(Dataset entries)
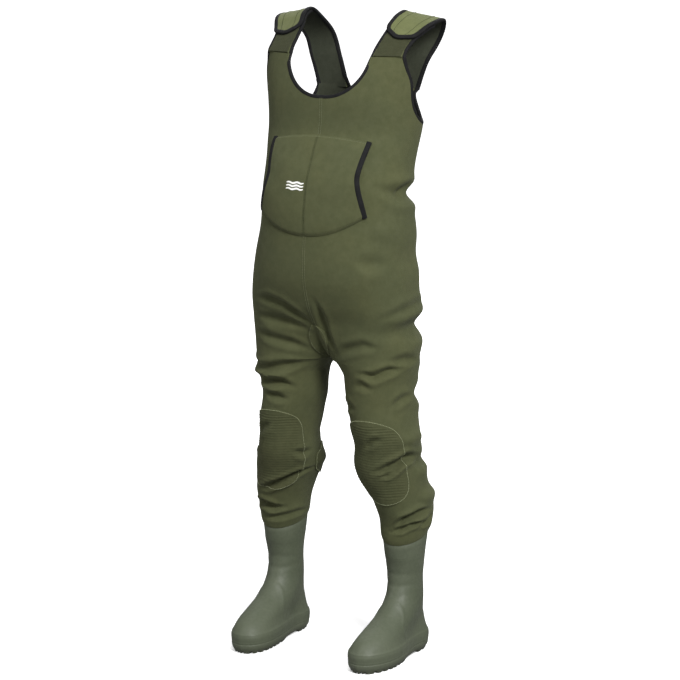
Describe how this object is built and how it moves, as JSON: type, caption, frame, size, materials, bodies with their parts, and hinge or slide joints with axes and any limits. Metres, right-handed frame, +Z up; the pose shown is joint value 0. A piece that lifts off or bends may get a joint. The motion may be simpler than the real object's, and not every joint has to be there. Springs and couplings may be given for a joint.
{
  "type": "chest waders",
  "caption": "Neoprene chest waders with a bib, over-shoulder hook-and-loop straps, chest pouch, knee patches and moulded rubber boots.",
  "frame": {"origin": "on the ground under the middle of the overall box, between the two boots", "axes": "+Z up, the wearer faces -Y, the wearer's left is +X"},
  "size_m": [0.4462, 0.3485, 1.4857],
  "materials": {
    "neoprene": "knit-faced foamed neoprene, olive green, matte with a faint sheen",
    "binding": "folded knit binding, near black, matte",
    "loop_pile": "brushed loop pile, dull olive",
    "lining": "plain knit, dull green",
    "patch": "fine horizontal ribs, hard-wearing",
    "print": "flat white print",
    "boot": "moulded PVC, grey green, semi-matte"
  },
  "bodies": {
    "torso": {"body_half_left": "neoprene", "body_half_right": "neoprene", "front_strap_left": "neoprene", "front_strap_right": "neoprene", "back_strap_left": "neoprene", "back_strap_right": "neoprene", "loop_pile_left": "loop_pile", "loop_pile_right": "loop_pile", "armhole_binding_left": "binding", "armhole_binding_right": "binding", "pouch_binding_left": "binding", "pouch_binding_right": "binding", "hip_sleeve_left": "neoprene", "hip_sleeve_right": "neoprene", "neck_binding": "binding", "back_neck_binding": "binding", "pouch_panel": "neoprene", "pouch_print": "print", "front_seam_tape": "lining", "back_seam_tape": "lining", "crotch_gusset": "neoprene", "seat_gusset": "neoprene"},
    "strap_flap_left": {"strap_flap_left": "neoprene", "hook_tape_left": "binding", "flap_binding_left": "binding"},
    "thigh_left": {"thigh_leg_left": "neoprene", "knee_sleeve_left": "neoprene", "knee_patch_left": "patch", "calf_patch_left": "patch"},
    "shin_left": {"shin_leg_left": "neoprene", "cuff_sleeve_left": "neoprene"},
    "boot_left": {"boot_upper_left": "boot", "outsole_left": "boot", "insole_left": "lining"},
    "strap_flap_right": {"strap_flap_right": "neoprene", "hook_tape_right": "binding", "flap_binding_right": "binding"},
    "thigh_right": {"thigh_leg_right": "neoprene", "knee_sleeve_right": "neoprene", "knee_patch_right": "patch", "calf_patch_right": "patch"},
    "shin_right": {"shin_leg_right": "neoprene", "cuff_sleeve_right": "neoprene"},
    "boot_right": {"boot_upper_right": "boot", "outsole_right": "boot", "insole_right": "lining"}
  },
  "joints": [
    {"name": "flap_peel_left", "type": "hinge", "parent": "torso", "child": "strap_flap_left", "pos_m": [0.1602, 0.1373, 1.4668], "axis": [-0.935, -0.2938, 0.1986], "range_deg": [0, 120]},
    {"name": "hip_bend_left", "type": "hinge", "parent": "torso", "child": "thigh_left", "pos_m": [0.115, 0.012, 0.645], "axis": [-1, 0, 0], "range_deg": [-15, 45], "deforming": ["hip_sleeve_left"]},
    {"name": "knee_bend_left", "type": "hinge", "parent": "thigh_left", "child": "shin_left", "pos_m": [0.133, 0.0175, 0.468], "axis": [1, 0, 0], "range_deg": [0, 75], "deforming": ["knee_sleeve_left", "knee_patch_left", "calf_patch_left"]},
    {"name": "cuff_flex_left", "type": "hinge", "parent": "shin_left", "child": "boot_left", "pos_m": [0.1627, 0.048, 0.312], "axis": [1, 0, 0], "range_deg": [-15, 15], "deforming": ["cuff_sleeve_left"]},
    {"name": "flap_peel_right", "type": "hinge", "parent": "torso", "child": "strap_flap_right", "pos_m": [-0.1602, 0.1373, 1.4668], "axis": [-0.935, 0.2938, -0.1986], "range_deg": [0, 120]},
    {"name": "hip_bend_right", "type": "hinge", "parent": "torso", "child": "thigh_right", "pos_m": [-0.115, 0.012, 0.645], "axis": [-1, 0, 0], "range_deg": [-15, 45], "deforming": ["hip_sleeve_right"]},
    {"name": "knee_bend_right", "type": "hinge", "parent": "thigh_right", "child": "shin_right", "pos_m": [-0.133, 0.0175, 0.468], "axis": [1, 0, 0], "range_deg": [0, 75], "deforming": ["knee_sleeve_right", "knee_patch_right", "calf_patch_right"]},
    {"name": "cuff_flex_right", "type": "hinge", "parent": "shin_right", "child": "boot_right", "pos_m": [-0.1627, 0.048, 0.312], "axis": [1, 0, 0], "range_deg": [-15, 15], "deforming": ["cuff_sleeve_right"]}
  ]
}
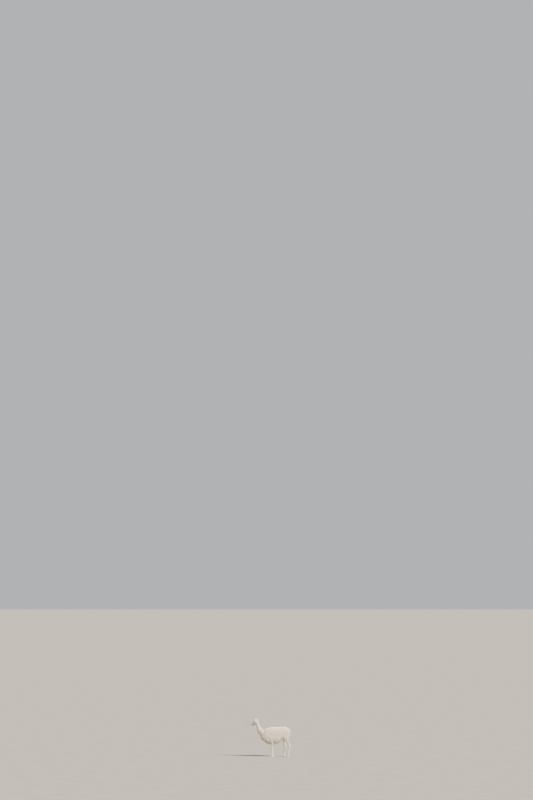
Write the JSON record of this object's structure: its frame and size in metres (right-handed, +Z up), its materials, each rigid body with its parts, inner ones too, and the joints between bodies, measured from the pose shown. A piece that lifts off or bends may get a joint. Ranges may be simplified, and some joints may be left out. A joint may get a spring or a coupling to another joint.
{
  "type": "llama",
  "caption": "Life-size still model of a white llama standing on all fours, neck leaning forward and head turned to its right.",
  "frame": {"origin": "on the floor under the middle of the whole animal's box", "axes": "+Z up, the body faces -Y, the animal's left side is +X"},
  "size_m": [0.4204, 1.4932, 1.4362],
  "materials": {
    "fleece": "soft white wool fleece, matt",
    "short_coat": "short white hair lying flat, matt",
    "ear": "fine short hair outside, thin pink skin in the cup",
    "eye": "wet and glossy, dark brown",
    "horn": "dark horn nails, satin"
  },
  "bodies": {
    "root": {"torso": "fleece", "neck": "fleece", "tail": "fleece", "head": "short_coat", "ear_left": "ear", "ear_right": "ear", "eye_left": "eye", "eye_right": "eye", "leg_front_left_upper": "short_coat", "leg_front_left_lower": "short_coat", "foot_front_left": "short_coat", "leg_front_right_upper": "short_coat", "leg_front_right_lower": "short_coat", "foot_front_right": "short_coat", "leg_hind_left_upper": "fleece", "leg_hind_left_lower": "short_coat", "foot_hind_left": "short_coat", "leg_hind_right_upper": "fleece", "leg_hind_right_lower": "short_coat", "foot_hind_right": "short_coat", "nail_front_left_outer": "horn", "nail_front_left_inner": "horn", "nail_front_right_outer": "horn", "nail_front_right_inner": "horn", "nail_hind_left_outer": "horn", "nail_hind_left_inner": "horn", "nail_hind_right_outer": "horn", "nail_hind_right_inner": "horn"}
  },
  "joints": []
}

EXERCISE INSTRUCTIONS
With both ends included, please retype exactly the lines from the line containing "Write the JSON" to the final line of the data.

EXERCISE RESPONSE
Write the JSON record of this object's structure: its frame and size in metres (right-handed, +Z up), its materials, each rigid body with its parts, inner ones too, and the joints between bodies, measured from the pose shown. A piece that lifts off or bends may get a joint. Ranges may be simplified, and some joints may be left out. A joint may get a spring or a coupling to another joint.
{
  "type": "llama",
  "caption": "Life-size still model of a white llama standing on all fours, neck leaning forward and head turned to its right.",
  "frame": {"origin": "on the floor under the middle of the whole animal's box", "axes": "+Z up, the body faces -Y, the animal's left side is +X"},
  "size_m": [0.4204, 1.4932, 1.4362],
  "materials": {
    "fleece": "soft white wool fleece, matt",
    "short_coat": "short white hair lying flat, matt",
    "ear": "fine short hair outside, thin pink skin in the cup",
    "eye": "wet and glossy, dark brown",
    "horn": "dark horn nails, satin"
  },
  "bodies": {
    "root": {"torso": "fleece", "neck": "fleece", "tail": "fleece", "head": "short_coat", "ear_left": "ear", "ear_right": "ear", "eye_left": "eye", "eye_right": "eye", "leg_front_left_upper": "short_coat", "leg_front_left_lower": "short_coat", "foot_front_left": "short_coat", "leg_front_right_upper": "short_coat", "leg_front_right_lower": "short_coat", "foot_front_right": "short_coat", "leg_hind_left_upper": "fleece", "leg_hind_left_lower": "short_coat", "foot_hind_left": "short_coat", "leg_hind_right_upper": "fleece", "leg_hind_right_lower": "short_coat", "foot_hind_right": "short_coat", "nail_front_left_outer": "horn", "nail_front_left_inner": "horn", "nail_front_right_outer": "horn", "nail_front_right_inner": "horn", "nail_hind_left_outer": "horn", "nail_hind_left_inner": "horn", "nail_hind_right_outer": "horn", "nail_hind_right_inner": "horn"}
  },
  "joints": []
}